# Provided material:
□ □ □ □

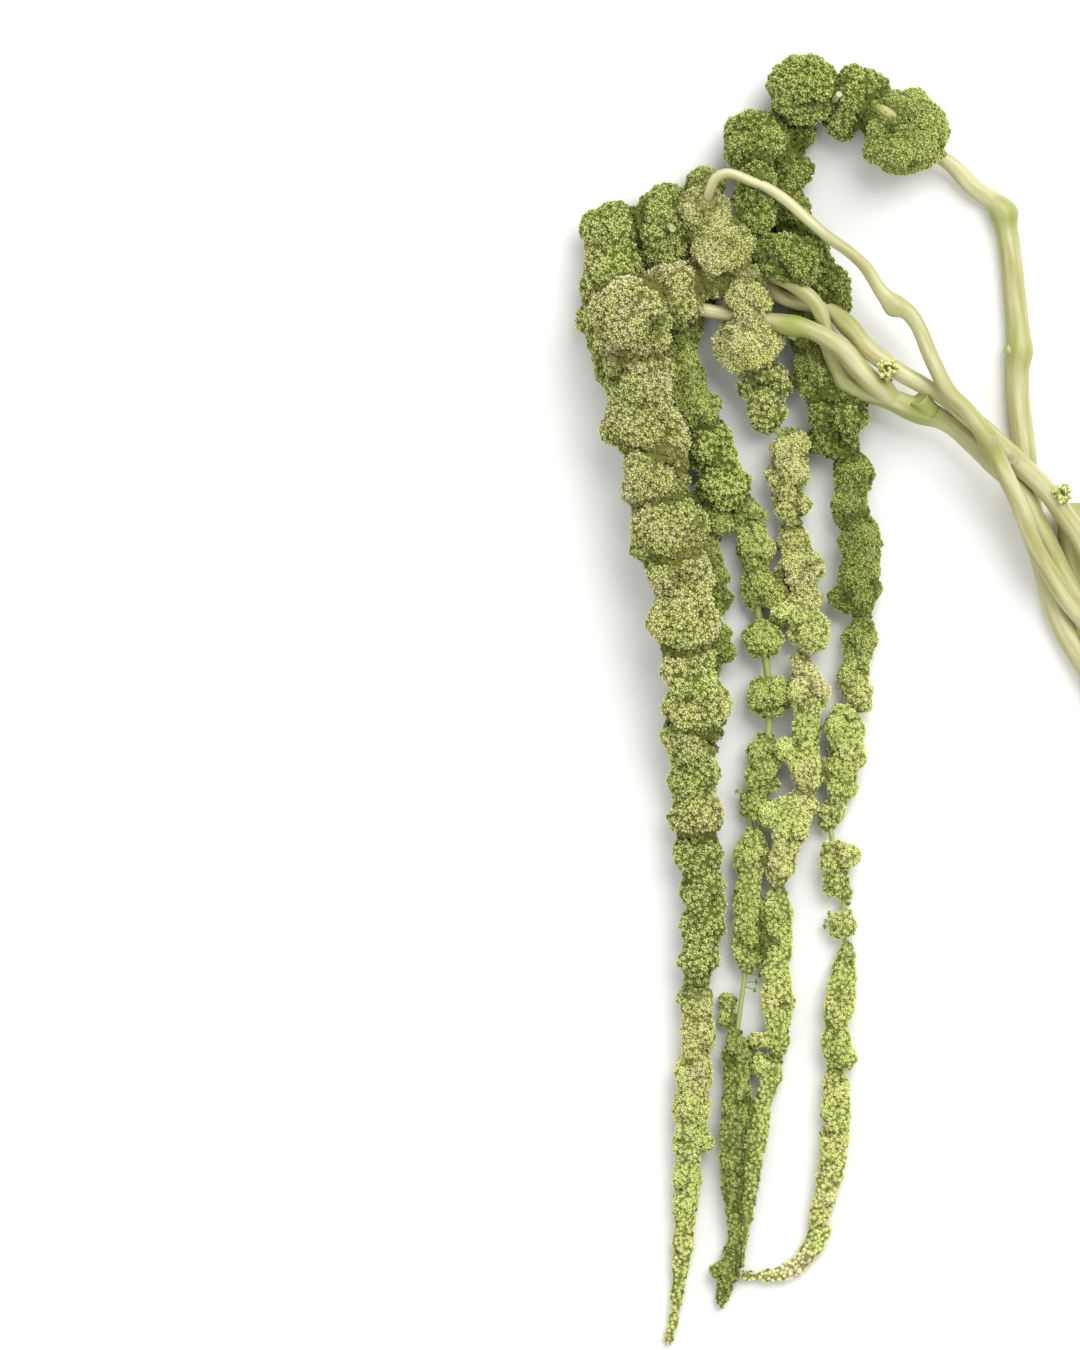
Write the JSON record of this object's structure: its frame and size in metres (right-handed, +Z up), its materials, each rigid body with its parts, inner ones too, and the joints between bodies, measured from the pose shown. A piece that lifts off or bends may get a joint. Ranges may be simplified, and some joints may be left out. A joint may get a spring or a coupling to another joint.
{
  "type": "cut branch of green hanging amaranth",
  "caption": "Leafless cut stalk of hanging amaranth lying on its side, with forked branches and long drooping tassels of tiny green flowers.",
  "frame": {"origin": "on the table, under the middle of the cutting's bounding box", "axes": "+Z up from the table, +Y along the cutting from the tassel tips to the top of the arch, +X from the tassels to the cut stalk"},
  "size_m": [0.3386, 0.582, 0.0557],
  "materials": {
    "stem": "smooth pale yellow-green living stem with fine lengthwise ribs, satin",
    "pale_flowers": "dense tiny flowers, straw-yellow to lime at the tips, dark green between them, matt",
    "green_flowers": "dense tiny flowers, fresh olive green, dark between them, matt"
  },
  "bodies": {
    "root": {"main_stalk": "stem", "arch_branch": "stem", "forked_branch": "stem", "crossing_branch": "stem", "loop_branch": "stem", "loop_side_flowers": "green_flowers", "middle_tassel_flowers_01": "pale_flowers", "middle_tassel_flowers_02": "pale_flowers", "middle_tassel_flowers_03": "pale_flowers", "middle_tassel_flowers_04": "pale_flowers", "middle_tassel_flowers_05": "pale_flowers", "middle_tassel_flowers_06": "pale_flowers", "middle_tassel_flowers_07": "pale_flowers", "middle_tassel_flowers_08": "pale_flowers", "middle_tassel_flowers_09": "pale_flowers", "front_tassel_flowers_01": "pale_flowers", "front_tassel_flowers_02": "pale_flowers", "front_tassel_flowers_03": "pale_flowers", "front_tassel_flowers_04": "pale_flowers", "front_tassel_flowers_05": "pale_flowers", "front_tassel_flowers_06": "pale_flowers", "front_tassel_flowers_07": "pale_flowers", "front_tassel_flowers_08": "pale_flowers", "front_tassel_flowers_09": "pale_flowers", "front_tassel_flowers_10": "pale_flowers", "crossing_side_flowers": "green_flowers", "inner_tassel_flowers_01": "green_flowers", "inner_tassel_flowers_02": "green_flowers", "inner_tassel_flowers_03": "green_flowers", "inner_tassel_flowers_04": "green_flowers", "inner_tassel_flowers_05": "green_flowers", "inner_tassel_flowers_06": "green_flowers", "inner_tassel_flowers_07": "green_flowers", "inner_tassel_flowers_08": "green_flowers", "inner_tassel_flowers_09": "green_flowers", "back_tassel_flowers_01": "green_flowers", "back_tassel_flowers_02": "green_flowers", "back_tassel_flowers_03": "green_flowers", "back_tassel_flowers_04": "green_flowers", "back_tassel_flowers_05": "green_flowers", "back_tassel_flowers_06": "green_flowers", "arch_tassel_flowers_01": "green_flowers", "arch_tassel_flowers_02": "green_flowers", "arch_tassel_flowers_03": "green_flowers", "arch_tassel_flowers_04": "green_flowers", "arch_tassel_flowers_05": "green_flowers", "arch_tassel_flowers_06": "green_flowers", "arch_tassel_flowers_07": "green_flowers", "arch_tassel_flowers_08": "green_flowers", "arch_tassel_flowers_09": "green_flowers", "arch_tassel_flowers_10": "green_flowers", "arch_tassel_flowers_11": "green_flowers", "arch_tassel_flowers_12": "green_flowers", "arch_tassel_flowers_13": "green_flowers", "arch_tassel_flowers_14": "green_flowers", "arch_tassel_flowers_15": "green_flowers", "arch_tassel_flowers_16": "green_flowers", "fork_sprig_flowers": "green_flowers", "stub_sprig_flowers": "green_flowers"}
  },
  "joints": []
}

□ □ □ □

# To be done:
Restate the data above word for word.

# The output:
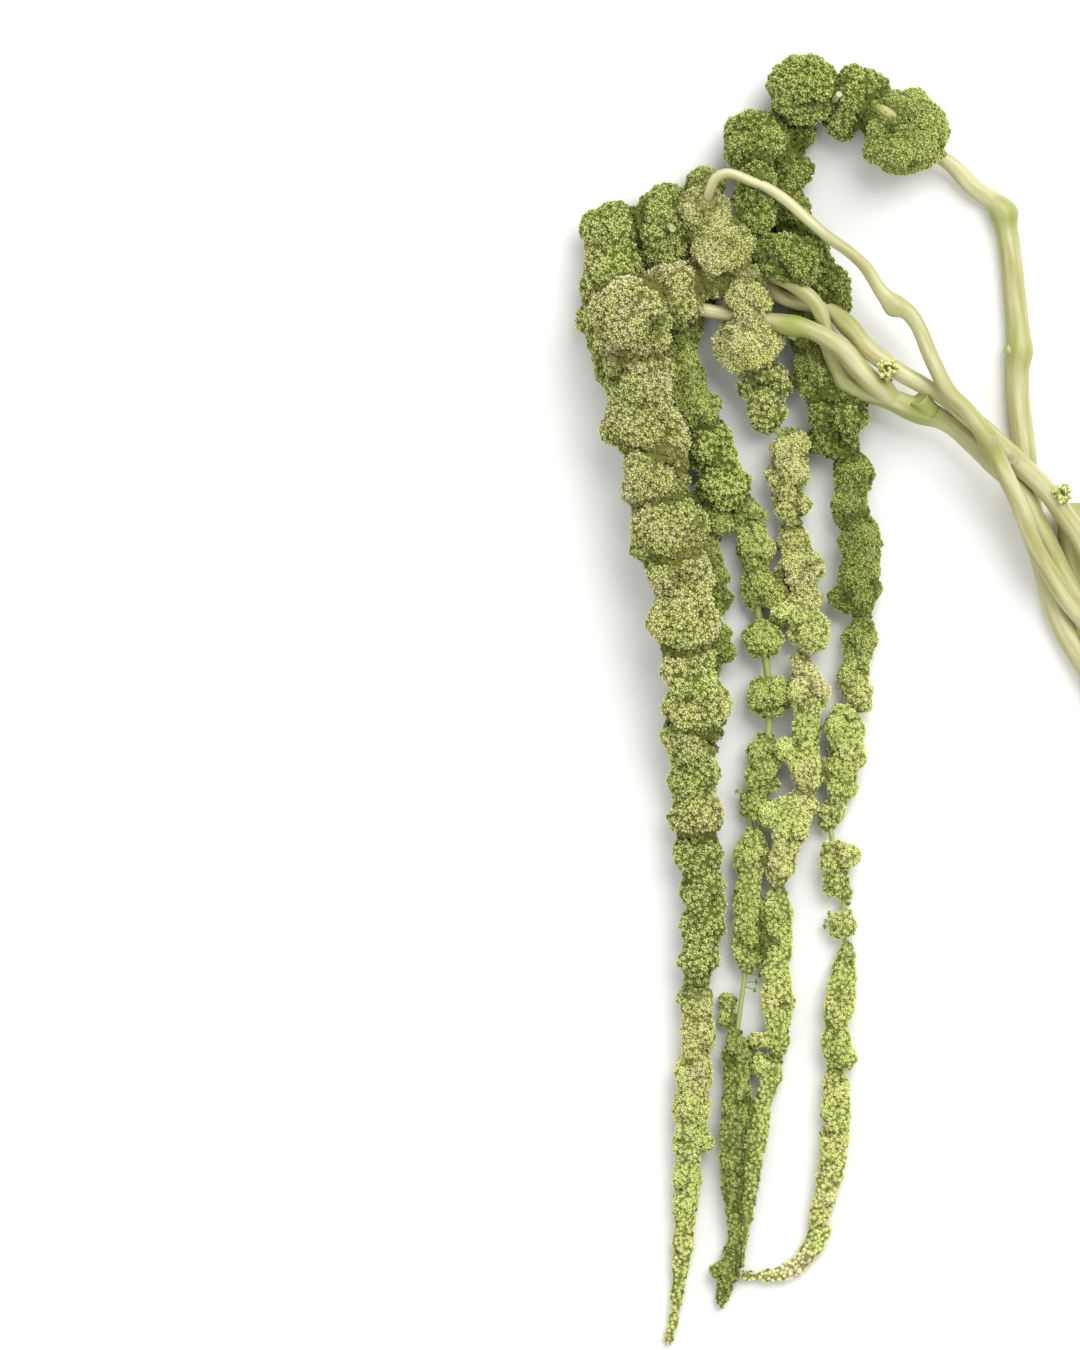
Write the JSON record of this object's structure: its frame and size in metres (right-handed, +Z up), its materials, each rigid body with its parts, inner ones too, and the joints between bodies, measured from the pose shown. A piece that lifts off or bends may get a joint. Ranges may be simplified, and some joints may be left out. A joint may get a spring or a coupling to another joint.
{
  "type": "cut branch of green hanging amaranth",
  "caption": "Leafless cut stalk of hanging amaranth lying on its side, with forked branches and long drooping tassels of tiny green flowers.",
  "frame": {"origin": "on the table, under the middle of the cutting's bounding box", "axes": "+Z up from the table, +Y along the cutting from the tassel tips to the top of the arch, +X from the tassels to the cut stalk"},
  "size_m": [0.3386, 0.582, 0.0557],
  "materials": {
    "stem": "smooth pale yellow-green living stem with fine lengthwise ribs, satin",
    "pale_flowers": "dense tiny flowers, straw-yellow to lime at the tips, dark green between them, matt",
    "green_flowers": "dense tiny flowers, fresh olive green, dark between them, matt"
  },
  "bodies": {
    "root": {"main_stalk": "stem", "arch_branch": "stem", "forked_branch": "stem", "crossing_branch": "stem", "loop_branch": "stem", "loop_side_flowers": "green_flowers", "middle_tassel_flowers_01": "pale_flowers", "middle_tassel_flowers_02": "pale_flowers", "middle_tassel_flowers_03": "pale_flowers", "middle_tassel_flowers_04": "pale_flowers", "middle_tassel_flowers_05": "pale_flowers", "middle_tassel_flowers_06": "pale_flowers", "middle_tassel_flowers_07": "pale_flowers", "middle_tassel_flowers_08": "pale_flowers", "middle_tassel_flowers_09": "pale_flowers", "front_tassel_flowers_01": "pale_flowers", "front_tassel_flowers_02": "pale_flowers", "front_tassel_flowers_03": "pale_flowers", "front_tassel_flowers_04": "pale_flowers", "front_tassel_flowers_05": "pale_flowers", "front_tassel_flowers_06": "pale_flowers", "front_tassel_flowers_07": "pale_flowers", "front_tassel_flowers_08": "pale_flowers", "front_tassel_flowers_09": "pale_flowers", "front_tassel_flowers_10": "pale_flowers", "crossing_side_flowers": "green_flowers", "inner_tassel_flowers_01": "green_flowers", "inner_tassel_flowers_02": "green_flowers", "inner_tassel_flowers_03": "green_flowers", "inner_tassel_flowers_04": "green_flowers", "inner_tassel_flowers_05": "green_flowers", "inner_tassel_flowers_06": "green_flowers", "inner_tassel_flowers_07": "green_flowers", "inner_tassel_flowers_08": "green_flowers", "inner_tassel_flowers_09": "green_flowers", "back_tassel_flowers_01": "green_flowers", "back_tassel_flowers_02": "green_flowers", "back_tassel_flowers_03": "green_flowers", "back_tassel_flowers_04": "green_flowers", "back_tassel_flowers_05": "green_flowers", "back_tassel_flowers_06": "green_flowers", "arch_tassel_flowers_01": "green_flowers", "arch_tassel_flowers_02": "green_flowers", "arch_tassel_flowers_03": "green_flowers", "arch_tassel_flowers_04": "green_flowers", "arch_tassel_flowers_05": "green_flowers", "arch_tassel_flowers_06": "green_flowers", "arch_tassel_flowers_07": "green_flowers", "arch_tassel_flowers_08": "green_flowers", "arch_tassel_flowers_09": "green_flowers", "arch_tassel_flowers_10": "green_flowers", "arch_tassel_flowers_11": "green_flowers", "arch_tassel_flowers_12": "green_flowers", "arch_tassel_flowers_13": "green_flowers", "arch_tassel_flowers_14": "green_flowers", "arch_tassel_flowers_15": "green_flowers", "arch_tassel_flowers_16": "green_flowers", "fork_sprig_flowers": "green_flowers", "stub_sprig_flowers": "green_flowers"}
  },
  "joints": []
}